Guedes descobriu o caminho para pôr fim aos pobres e à geração da pobreza. Os países que, por infortúnio, não contarem com estatais para vencer terão de se contentar com a miséria. E olhem que seu modelo já foi aplicado, debaixo de porrete, no Chile. O país teve de fazer uma Constituinte para tentar se livrar do paraíso na Terra.
CULPA PELA INFLAÇÃO
Segundo o Datafolha, 75% dos brasileiros responsabilizam na totalidade ou em parte o governo Bolsonaro pela inflação. O ministro lembrou que esse é um mal hoje no mundo, mas resolveu atirar no mensageiro:
"Então eu acho que o Datafolha está fazendo o seu trabalho, sem problema, está coletando dados para dizer que Bolsonaro é um mau presidente e que Lula está voltando, e vai ter dinheiro para todo mundo, inclusive para a imprensa".

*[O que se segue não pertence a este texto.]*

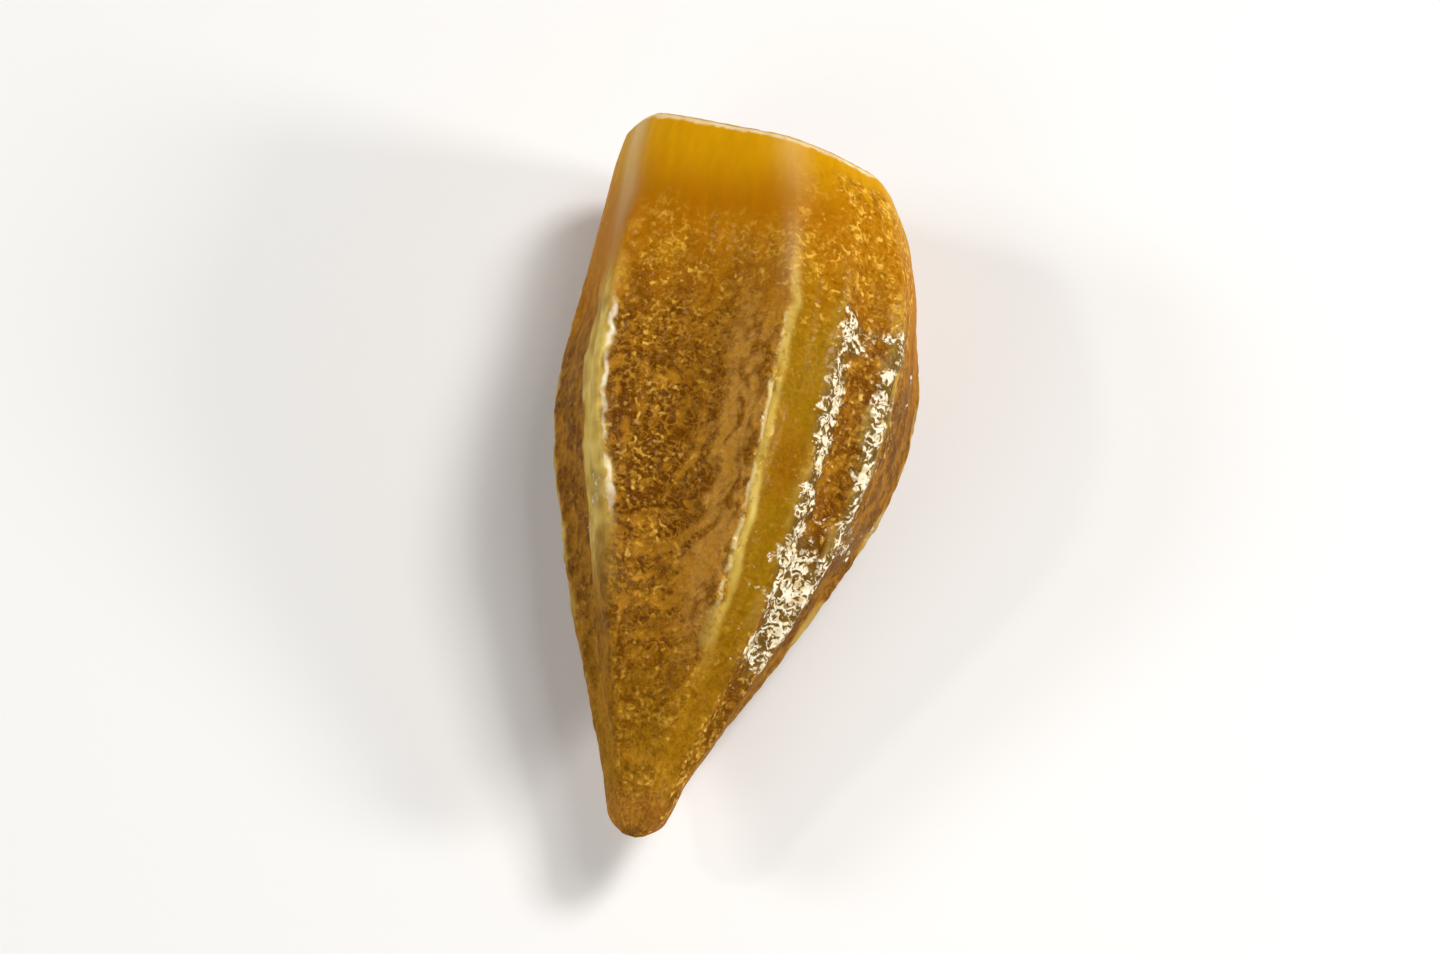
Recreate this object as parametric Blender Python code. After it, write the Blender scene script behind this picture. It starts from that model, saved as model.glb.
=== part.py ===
"""A small okra pod with a pared cap, cooked soft, lying on one of its faces.

The cut end points to +Y and the tip to -Y. Sizes are in millimetres until a point is
made, and angles go round the pod from +X, over the top, in degrees.
"""

import math
from collections import namedtuple

import bmesh
import bpy
from mathutils import Vector

MM = 0.001

# Driving sizes
POD_LENGTH = 38.3
HALF_WIDTH = 9.75
SETTLE = 0.45  # how deep the soft face flattens where it rests
DROOP = 1.6  # how far the tip hangs below the line of the belly
DROOP_FROM = 0.35  # share of the length where the tip starts to hang

# How far the middle of the pod bows to +X, as (share of the length, offset)
BEND = (
    (0.00, 0.3),
    (0.10, 0.9),
    (0.30, 1.5),
    (0.50, 1.3),
    (0.70, 0.7),
    (0.86, 0.2),
    (1.00, 0.0),
)

# Half width along the pod, as (share of the length, share of HALF_WIDTH)
OUTLINE = (
    (0.00, 0.78),
    (0.08, 0.88),
    (0.20, 0.95),
    (0.34, 1.00),
    (0.46, 0.94),
    (0.58, 0.77),
    (0.70, 0.58),
    (0.82, 0.38),
    (0.92, 0.23),
    (1.00, 0.14),
)

# Thickness over width, along the pod
FLATNESS = ((0.00, 0.90), (0.18, 0.84), (0.45, 0.80), (0.75, 0.88), (1.00, 1.00))

# Each rib: the angle of its crest, how far it turns round the pod on its way to the tip,
# its height, its half width on the side before it and on the side after it, and how deep
# the face after it has sunk
Rib = namedtuple("Rib", "angle turn height before after sunk")
RIBS = (
    Rib(30.0, -15.0, 0.32, 0.9, 0.9, 0.25),
    Rib(54.0, -16.0, 0.28, 0.9, 0.8, -0.05),
    Rib(75.0, -9.0, 0.26, 0.8, 0.7, 0.42),
    Rib(142.0, -9.0, 0.55, 0.6, 1.5, 0.10),
    Rib(189.0, -9.0, 0.34, 0.9, 0.9, 0.20),
    Rib(240.0, -9.0, 0.20, 0.9, 0.9, -0.45),
    Rib(291.0, -9.0, 0.20, 0.9, 0.9, 0.10),
    Rib(340.0, -9.0, 0.36, 0.9, 0.9, 0.15),
)
TURN_REACH = (0.35, 0.85)  # shares of the length between which the ribs turn
RIBS_FADE = (0.65, 0.97)  # shares of the length between which the ribs run out
CREST_ROUNDING = 1.25  # 1 keeps the corner where two flat faces meet, more rounds it
TIP_ROUNDING = (0.60, 1.0)  # shares of the length between which the faces grow rounder
TIP_FLATNESS = 0.4  # how flat the faces still are at the tip

# The cap, the pared part above the ring where the leaf bracts sat
CAP_LENGTH = 5.6
CAP_FACETS = 0.60  # 0 is a round cap, 1 has flat facets from rib to rib
RING_STEP = 0.12  # how far the body stands out past the cap at that ring
RING_BLEND = 0.4  # half the length over which it does
FACES_FROM = CAP_LENGTH - 1.0  # where the faces and ribs of the body begin
FACES_TO = CAP_LENGTH + 5.0  # where they are full

# The cut end
CUT_SLANT = -0.12  # rise of the cut's plane across the pod
CUT_LEAN = -0.15  # rise of the cut's plane from the underside to the top
SLANT_REACH = 7.3  # how far along the pod the rings still slant with the cut
CUT_EDGE = 0.6  # radius of the softened edge of the cut
CUT_DISH = 0.25  # how far the middle of the cut has sunk
BEAK_POINT = 0.12  # how far the middle of the beak stands out past its last ring

# Mesh density
STEPS_PER_FACE = 11
BODY_RINGS = 44
EDGE_RINGS = 4
CUT_RINGS = (0.25, 0.5, 0.75)  # shares of the way out to the cut's edge
TIP_RINGS = (0.35, 0.65, 0.88)  # shares of the way round the blunt beak


def smooth_step(value, low, high):
    """0 below low, 1 above high, and an even slope between them."""
    share = min(1.0, max(0.0, (value - low) / (high - low)))
    return share * share * (3 - 2 * share)


def read_curve(points, at):
    """The height at a place on the smooth curve through points."""
    last = len(points) - 1
    here = next((i for i in range(last) if at <= points[i + 1][0]), last - 1)
    slopes = [
        (points[min(i + 1, last)][1] - points[max(i - 1, 0)][1])
        / (points[min(i + 1, last)][0] - points[max(i - 1, 0)][0])
        for i in (here, here + 1)
    ]
    (x0, y0), (x1, y1) = points[here], points[here + 1]
    span = x1 - x0
    t = (at - x0) / span
    rise = y1 - y0
    first = slopes[0] * span
    second = slopes[1] * span
    return y0 + t * (first + t * (3 * rise - 2 * first - second + t * (first + second - 2 * rise)))


def spine(along):
    """Where the pod's own centre line is, as sideways and upward offsets."""
    share = along / POD_LENGTH
    sideways = read_curve(BEND, min(1.0, share))
    down = DROOP * smooth_step(share, DROOP_FROM, 1.0)
    return sideways, -down


def skin_radius(face, u, along):
    """Distance from the spine to the skin, and the angle round the pod.

    The place is a share u of the way from one rib's crest to the next one's.
    """
    share = along / POD_LENGTH
    here, following = RIBS[face], RIBS[(face + 1) % len(RIBS)]
    turned = smooth_step(share, *TURN_REACH)
    start = here.angle + here.turn * turned
    gap = math.radians((following.angle + following.turn * turned - start) % 360.0)
    angle = math.radians(start) + gap * u

    width = HALF_WIDTH * read_curve(OUTLINE, share)
    height = width * read_curve(FLATNESS, share)
    round_radius = 1.0 / math.hypot(math.cos(angle) / width, math.sin(angle) / height)

    # A face is flat from crest to crest on the body, and rounder on the cap and at the tip.
    body = smooth_step(along, FACES_FROM, FACES_TO)
    tip = smooth_step(share, *TIP_ROUNDING)
    flat = CAP_FACETS + (1.0 - CAP_FACETS) * body - (1.0 - TIP_FLATNESS) * tip
    across_face = (4.0 * u * (1.0 - u)) ** CREST_ROUNDING
    radius = round_radius * (1.0 - flat * (1.0 - math.cos(gap / 2)) * across_face)
    radius -= here.sunk * body * (1.0 - tip) * across_face

    crest, half_width = (here.height, here.after) if u < 0.5 else (following.height, following.before)
    crest *= body * (1.0 - smooth_step(share, *RIBS_FADE))
    from_crest = round_radius * gap * min(u, 1.0 - u)
    radius += crest * math.exp(-((from_crest / half_width) ** 2))

    on_cap = 1.0 - smooth_step(along, CAP_LENGTH - RING_BLEND, CAP_LENGTH + RING_BLEND)
    radius -= RING_STEP * on_cap * smooth_step(along, 0.0, CAP_LENGTH)
    return radius, angle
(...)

Vejam como o dito liberal não custa a verter a sua baba reacionária e logo saca o tal complô da imprensa contra o governo, interessada que estaria em eleger Lula para obter vantagens pecuniárias — uma das acusações mais burras veiculadas pelas milícias digitais bolsonaristas.
PARA ENCERRAR
Se Bolsonaro for reeleito, é claro que Guedes quer continuar -- mas não parece tão certo que queiram que ele continue. Bem, ocorrem-me aqui chances de emprego caso seu chefe seja derrotado ou, se vitorioso, queira outro titular da Economia. Leiam este trecho da entrevista do ministro:
"Tem algo errado nos Bancos Centrais da Europa. Eles não estão praticando uma boa política monetária, com 8% de inflação e taxas de juros de 0,5%. A inflação vai ser um grande problema aqui. No Brasil, a taxa de juros é 12% e a previsão da inflação para este ano é de 6%, ou seja, as taxas de juros reais são muito positivas. Nos EUA e na Europa, eles estão se movendo muito lentamente".
O FED e o Banco Central Europeu já têm a quem pedir socorro quando ficar evidente que estão errados, como quer nosso ministro. Certamente dirão:
"Chamemos o Guedes. Ele bem que nos advertiu! Pode arrumar todas as burradas que fizemos. Vejam lá como os brasileiros nadam na prosperidade e na abastança."